In John 13, the Bible talks about Jesus washing His disciples' feet. This is a very well-known story, but it is so layered with meaning that there is no way it could possibly have been written by someone other than God Himself. It's not just about Jesus serving; the symbolism is of regular sanctification of the daily sins, in contrast with the initial cleansing that happens when we first accept Christ. But the main point I want to take from this passage is summed up best in verse 16-17: "Truly, truly, I say to you, a slave is not greater than his master, nor is one who is sent greater than the one who sent him. If you know these things, you are blessed if you do them. [NASB]"

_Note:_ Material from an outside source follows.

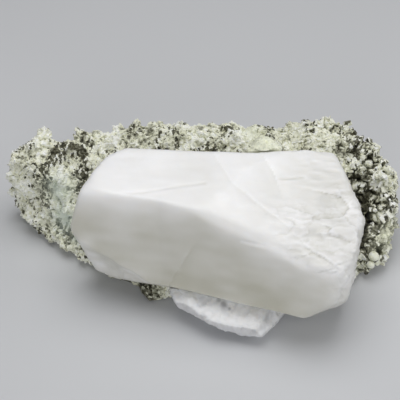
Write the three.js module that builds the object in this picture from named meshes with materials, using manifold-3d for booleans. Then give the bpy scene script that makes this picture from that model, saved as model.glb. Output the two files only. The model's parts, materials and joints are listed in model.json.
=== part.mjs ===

And yes, serving makes me feel blessed, because there's nothing more fulfilling than doing things that could lead people into eternity in heaven. It's not about me. It's not about the reward I receive. It's about knowing that what I'm doing matters more than anything else I could possibly do. And therefore, this serving thing seems like less of a deliberate choice and more of a natural reaction. And it's a reaction that couldn't make me happier.

So look for opportunities to use your talents for the Lord, but also be open to the Lord's leading. He may just lead you into a job you may think you will fail at. But failure rarely happens if the Lord leads you somewhere. Turns out I had all the skills I needed to work with kids. Now it's the most important thing in my life.